Drafting on some recent discussions regarding relayering/splitting Linalg, one of the ops that should graduate out of linalg is linalg.init_tensor
.
Background
linalg.init_tensor
was added in ⚙ D93374 [mlir][Linalg] Define a linalg.init_tensor operation. and, roughly speaking, the op creates an “empty” tensor of a given shape. However, the ODS is not really precise about what this means. The commit message gives more insight into the intended use, but uses semantically-confusing phrases like
- “is expected to overwrite the entire tensor” - the
tensor
type is value-semantic, so talking about “overwriting” it doesn’t make any sense from the perspective of defining the op semantics. - “will be used as the init tensor of such Linalg operations” - having an op that can only be used as operand to another specific op doesn’t really fit well with the data model of value-semantic tensors – I can pass any
tensor
to anything that accepts atensor
and that should be ok (same for block arguments).
The use case
Before tightening up the semantics of this op, I would like to provide concrete insight into the most important use case for this op. Basically, linalg.init_tensor
is the equivalent of memref.alloc
. However, it has proven very useful to not jump to memrefs immediately, but rather to stay in value-semantic tensor
land to retain SSA use-def chains. One key trick that makes this work well is the use of “tied” operands (which in linalg take the form of outs
operands), which simplify analyses and transformations and can be used to model a restricted form of in-place updates in a program that otherwise has value-semantics. The burden then falls on “bufferization” to make the updates truly in place if possible (and make copies if not). This is a reuse analysis somewhat analogous to register allocation in a traditional compiler. In fact, LLVM’s MachineIR has the same kind of “tied” operands, for modeling so-called “2 address” instructions like add eax, edx
in a “3 address” SSA IR.
Another word for this value-semantic modeling of an underlying mutable program is “destination-passing style”. This destination-passing style gets the advantages of value-semantics while maintaining enough predictability w.r.t. in-place updates to be useful for codegen. There isn’t a specific, bulletproof contract for what becomes in-place at the buffer level, but the reality is that bufferization algorithms are sufficiently sophisticated that in practice the results are unsurprising.
Non-goals
We don’t intend for this op to be an “undef” in the LLVM sense (uses seeing different values), or touch on any complex UB topics that are needed to unlock certain aggressive optimizations (e.g. counterfactual reasoning with poison values) – it has been found that these optimizations are not important at the level of abstraction / use cases that this op is used for.

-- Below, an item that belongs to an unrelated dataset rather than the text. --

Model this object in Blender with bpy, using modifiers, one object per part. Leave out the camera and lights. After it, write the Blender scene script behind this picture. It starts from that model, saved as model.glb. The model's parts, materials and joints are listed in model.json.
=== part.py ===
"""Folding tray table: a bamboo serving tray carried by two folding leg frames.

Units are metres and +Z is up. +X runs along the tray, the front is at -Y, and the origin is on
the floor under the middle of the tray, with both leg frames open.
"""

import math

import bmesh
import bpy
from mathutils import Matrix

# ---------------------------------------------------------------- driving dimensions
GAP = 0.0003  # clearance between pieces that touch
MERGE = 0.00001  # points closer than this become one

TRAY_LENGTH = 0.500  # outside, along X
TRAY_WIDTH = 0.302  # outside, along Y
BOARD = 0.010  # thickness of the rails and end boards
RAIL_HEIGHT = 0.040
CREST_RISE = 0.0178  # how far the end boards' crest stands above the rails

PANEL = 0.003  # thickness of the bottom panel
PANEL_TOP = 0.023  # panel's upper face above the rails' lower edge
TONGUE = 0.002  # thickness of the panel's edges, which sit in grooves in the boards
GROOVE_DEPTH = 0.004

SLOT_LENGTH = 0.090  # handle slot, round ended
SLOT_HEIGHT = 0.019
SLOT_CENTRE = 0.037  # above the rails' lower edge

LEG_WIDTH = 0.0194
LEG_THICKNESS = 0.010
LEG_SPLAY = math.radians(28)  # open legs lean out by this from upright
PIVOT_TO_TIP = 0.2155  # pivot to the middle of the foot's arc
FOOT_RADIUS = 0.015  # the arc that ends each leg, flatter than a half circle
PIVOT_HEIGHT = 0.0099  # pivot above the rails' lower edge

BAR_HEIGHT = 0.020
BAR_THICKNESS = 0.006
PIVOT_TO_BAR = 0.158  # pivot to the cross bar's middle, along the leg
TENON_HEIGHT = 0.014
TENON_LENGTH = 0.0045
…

This allows us to propose a fairly relaxed semantics that sidestep “the hard parts” of UB/poison/undef discussions.
Proposed semantics / new op name
Rename linalg.init_tensor
to bufferize.unspecified_tensor
(please bikeshed), and give it the following semantics:
"
bufferize.unspecified_tensor
produces a tensor of the given shape with unspecified values.

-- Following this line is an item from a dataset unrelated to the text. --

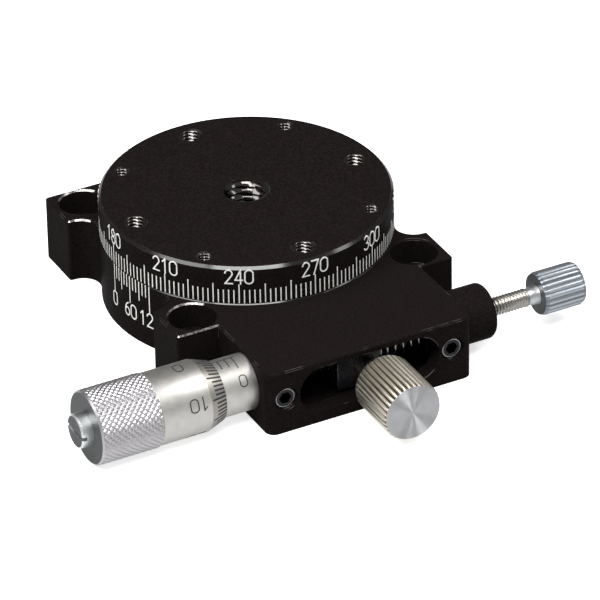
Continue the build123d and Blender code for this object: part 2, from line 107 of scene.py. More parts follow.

Each instance of the bufferize.unspecified_tensor
op potentially produces different values.
"
Additionally:
- The op has an “allocation” side effect. This prevents it from being CSE’d (for the use cases of this op, CSE is not really useful and I hear that the existing CSE behavior of linalg.init_tensor has actually caused some headaches)

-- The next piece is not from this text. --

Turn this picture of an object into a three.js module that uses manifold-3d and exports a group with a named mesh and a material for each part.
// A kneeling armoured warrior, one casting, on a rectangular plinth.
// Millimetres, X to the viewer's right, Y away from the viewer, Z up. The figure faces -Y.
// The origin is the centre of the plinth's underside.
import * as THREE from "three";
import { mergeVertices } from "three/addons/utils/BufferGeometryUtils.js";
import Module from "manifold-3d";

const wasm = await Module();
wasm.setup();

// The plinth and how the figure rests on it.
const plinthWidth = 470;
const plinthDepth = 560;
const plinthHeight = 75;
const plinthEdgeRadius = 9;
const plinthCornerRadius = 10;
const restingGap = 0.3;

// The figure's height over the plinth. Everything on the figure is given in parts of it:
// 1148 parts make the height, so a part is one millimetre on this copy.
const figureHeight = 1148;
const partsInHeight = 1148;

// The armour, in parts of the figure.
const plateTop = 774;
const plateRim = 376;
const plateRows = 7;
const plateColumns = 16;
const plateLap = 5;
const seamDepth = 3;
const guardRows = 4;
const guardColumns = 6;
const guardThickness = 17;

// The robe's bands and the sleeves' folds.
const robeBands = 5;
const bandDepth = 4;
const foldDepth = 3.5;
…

- The op is restricted to memref-compatible element types
The reason this op fits well in the “bufferize” dialect is that, as I mentioned, the op is really “memref.alloc” but for the tensor-level destination-passing style. This is very intimately related to bufferization – in fact, it is so intimately related that people who use this op are usually thinking about the underlying mutable program they expect it to bufferize to rather than the nominal value-semantic program actually written in the IR.
I believe that the proposed semantics here are fully-defined and well-specified at the value-semantic tensor level, while still having the right properties for the main use case of this op.
Thoughts?